- [Written problem]: Give the data a second time, exactly and in full.

- [Given data]:

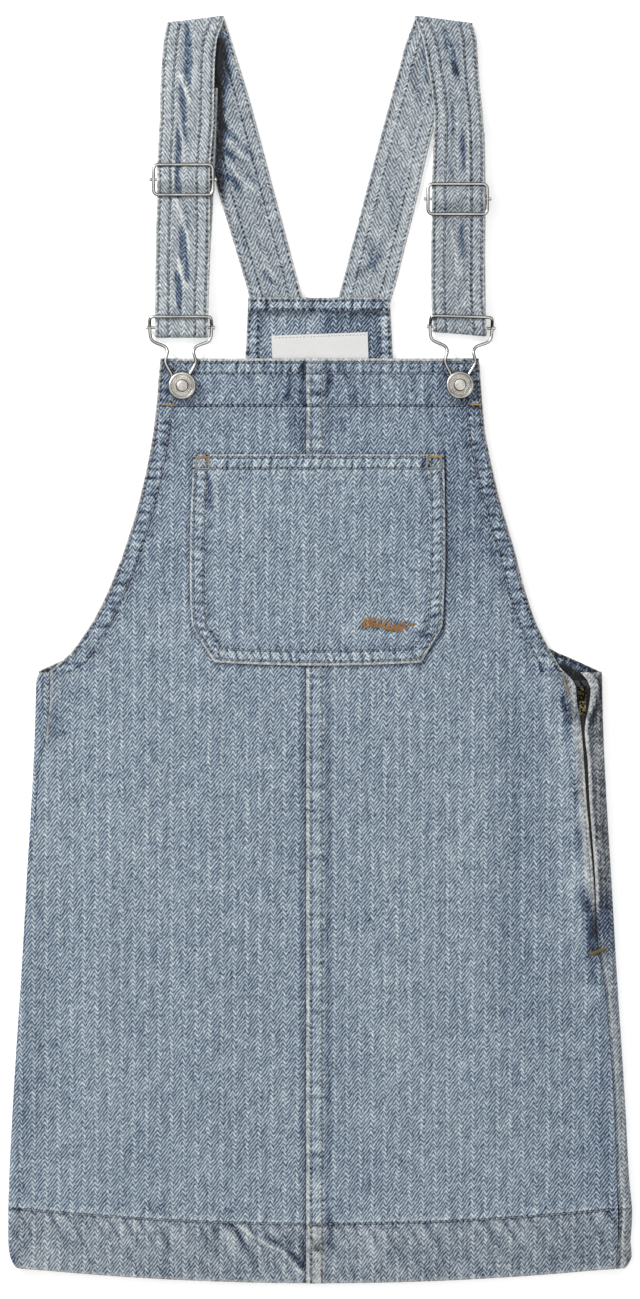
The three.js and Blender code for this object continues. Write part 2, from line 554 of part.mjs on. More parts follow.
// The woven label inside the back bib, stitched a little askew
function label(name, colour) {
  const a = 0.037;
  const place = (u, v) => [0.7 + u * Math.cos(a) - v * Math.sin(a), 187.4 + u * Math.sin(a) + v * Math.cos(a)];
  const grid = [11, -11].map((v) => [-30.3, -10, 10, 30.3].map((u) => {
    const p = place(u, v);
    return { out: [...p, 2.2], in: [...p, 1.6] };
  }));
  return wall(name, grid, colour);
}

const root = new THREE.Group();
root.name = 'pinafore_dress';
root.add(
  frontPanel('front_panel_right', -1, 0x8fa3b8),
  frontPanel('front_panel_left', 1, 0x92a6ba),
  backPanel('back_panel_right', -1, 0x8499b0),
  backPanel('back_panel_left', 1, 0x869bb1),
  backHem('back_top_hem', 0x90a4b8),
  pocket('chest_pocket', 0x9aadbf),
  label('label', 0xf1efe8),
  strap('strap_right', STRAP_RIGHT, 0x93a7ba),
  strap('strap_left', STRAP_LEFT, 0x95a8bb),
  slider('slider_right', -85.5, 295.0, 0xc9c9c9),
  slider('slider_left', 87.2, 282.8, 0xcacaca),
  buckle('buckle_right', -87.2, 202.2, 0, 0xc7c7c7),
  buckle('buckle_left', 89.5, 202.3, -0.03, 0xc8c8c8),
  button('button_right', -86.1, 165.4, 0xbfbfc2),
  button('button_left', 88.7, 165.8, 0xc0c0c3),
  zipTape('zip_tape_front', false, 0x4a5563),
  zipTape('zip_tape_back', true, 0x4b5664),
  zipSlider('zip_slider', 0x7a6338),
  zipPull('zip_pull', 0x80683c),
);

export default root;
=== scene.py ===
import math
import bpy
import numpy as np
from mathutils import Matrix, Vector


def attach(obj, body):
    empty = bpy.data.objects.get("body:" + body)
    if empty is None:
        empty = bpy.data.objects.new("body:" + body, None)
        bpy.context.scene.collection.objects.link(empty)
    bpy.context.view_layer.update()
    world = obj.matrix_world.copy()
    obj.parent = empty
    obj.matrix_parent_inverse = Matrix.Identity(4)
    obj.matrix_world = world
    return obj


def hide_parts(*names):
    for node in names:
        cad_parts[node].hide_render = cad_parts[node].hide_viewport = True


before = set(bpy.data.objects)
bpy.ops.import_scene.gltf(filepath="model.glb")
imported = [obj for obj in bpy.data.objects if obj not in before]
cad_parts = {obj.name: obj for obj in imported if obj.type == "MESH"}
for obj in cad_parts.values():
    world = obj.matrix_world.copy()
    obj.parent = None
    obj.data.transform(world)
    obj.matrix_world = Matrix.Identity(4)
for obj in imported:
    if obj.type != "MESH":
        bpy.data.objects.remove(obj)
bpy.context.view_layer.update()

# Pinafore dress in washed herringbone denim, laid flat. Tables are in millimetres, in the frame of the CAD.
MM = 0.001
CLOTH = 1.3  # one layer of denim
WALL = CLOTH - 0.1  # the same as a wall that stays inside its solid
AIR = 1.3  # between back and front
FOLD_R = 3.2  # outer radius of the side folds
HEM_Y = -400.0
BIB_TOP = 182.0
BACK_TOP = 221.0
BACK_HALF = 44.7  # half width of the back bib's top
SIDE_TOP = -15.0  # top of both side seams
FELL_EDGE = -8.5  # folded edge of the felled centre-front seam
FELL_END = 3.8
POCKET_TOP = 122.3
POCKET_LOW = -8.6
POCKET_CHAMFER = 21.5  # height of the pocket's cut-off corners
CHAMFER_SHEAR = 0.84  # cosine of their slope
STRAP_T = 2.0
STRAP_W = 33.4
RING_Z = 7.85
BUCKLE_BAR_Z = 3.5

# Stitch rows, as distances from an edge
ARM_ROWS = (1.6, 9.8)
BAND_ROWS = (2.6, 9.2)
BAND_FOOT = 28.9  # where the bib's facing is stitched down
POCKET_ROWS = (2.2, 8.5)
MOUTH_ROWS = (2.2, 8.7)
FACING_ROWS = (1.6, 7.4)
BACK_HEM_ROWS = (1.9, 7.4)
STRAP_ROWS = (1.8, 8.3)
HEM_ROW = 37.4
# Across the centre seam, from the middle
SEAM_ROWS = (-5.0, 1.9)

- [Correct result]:
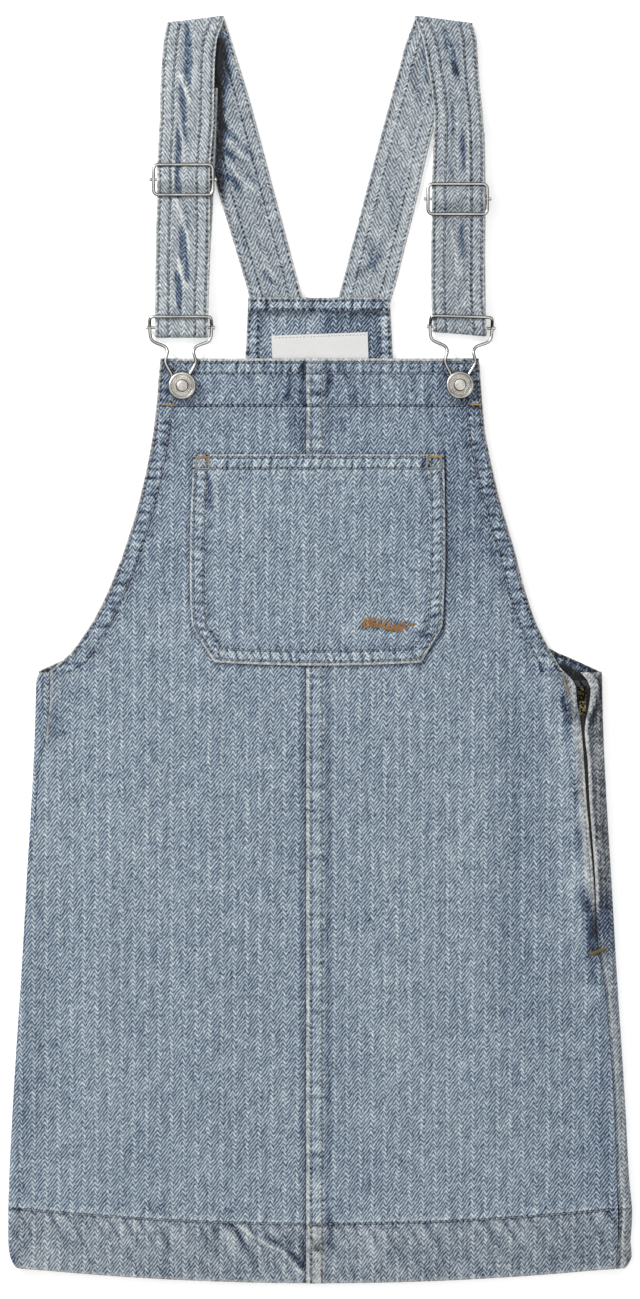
The three.js and Blender code for this object continues. Write part 2, from line 554 of part.mjs on. More parts follow.
// The woven label inside the back bib, stitched a little askew
function label(name, colour) {
  const a = 0.037;
  const place = (u, v) => [0.7 + u * Math.cos(a) - v * Math.sin(a), 187.4 + u * Math.sin(a) + v * Math.cos(a)];
  const grid = [11, -11].map((v) => [-30.3, -10, 10, 30.3].map((u) => {
    const p = place(u, v);
    return { out: [...p, 2.2], in: [...p, 1.6] };
  }));
  return wall(name, grid, colour);
}

const root = new THREE.Group();
root.name = 'pinafore_dress';
root.add(
  frontPanel('front_panel_right', -1, 0x8fa3b8),
  frontPanel('front_panel_left', 1, 0x92a6ba),
  backPanel('back_panel_right', -1, 0x8499b0),
  backPanel('back_panel_left', 1, 0x869bb1),
  backHem('back_top_hem', 0x90a4b8),
  pocket('chest_pocket', 0x9aadbf),
  label('label', 0xf1efe8),
  strap('strap_right', STRAP_RIGHT, 0x93a7ba),
  strap('strap_left', STRAP_LEFT, 0x95a8bb),
  slider('slider_right', -85.5, 295.0, 0xc9c9c9),
  slider('slider_left', 87.2, 282.8, 0xcacaca),
  buckle('buckle_right', -87.2, 202.2, 0, 0xc7c7c7),
  buckle('buckle_left', 89.5, 202.3, -0.03, 0xc8c8c8),
  button('button_right', -86.1, 165.4, 0xbfbfc2),
  button('button_left', 88.7, 165.8, 0xc0c0c3),
  zipTape('zip_tape_front', false, 0x4a5563),
  zipTape('zip_tape_back', true, 0x4b5664),
  zipSlider('zip_slider', 0x7a6338),
  zipPull('zip_pull', 0x80683c),
);

export default root;
=== scene.py ===
import math
import bpy
import numpy as np
from mathutils import Matrix, Vector


def attach(obj, body):
    empty = bpy.data.objects.get("body:" + body)
    if empty is None:
        empty = bpy.data.objects.new("body:" + body, None)
        bpy.context.scene.collection.objects.link(empty)
    bpy.context.view_layer.update()
    world = obj.matrix_world.copy()
    obj.parent = empty
    obj.matrix_parent_inverse = Matrix.Identity(4)
    obj.matrix_world = world
    return obj


def hide_parts(*names):
    for node in names:
        cad_parts[node].hide_render = cad_parts[node].hide_viewport = True


before = set(bpy.data.objects)
bpy.ops.import_scene.gltf(filepath="model.glb")
imported = [obj for obj in bpy.data.objects if obj not in before]
cad_parts = {obj.name: obj for obj in imported if obj.type == "MESH"}
for obj in cad_parts.values():
    world = obj.matrix_world.copy()
    obj.parent = None
    obj.data.transform(world)
    obj.matrix_world = Matrix.Identity(4)
for obj in imported:
    if obj.type != "MESH":
        bpy.data.objects.remove(obj)
bpy.context.view_layer.update()

# Pinafore dress in washed herringbone denim, laid flat. Tables are in millimetres, in the frame of the CAD.
MM = 0.001
CLOTH = 1.3  # one layer of denim
WALL = CLOTH - 0.1  # the same as a wall that stays inside its solid
AIR = 1.3  # between back and front
FOLD_R = 3.2  # outer radius of the side folds
HEM_Y = -400.0
BIB_TOP = 182.0
BACK_TOP = 221.0
BACK_HALF = 44.7  # half width of the back bib's top
SIDE_TOP = -15.0  # top of both side seams
FELL_EDGE = -8.5  # folded edge of the felled centre-front seam
FELL_END = 3.8
POCKET_TOP = 122.3
POCKET_LOW = -8.6
POCKET_CHAMFER = 21.5  # height of the pocket's cut-off corners
CHAMFER_SHEAR = 0.84  # cosine of their slope
STRAP_T = 2.0
STRAP_W = 33.4
RING_Z = 7.85
BUCKLE_BAR_Z = 3.5

# Stitch rows, as distances from an edge
ARM_ROWS = (1.6, 9.8)
BAND_ROWS = (2.6, 9.2)
BAND_FOOT = 28.9  # where the bib's facing is stitched down
POCKET_ROWS = (2.2, 8.5)
MOUTH_ROWS = (2.2, 8.7)
FACING_ROWS = (1.6, 7.4)
BACK_HEM_ROWS = (1.9, 7.4)
STRAP_ROWS = (1.8, 8.3)
HEM_ROW = 37.4
# Across the centre seam, from the middle
SEAM_ROWS = (-5.0, 1.9)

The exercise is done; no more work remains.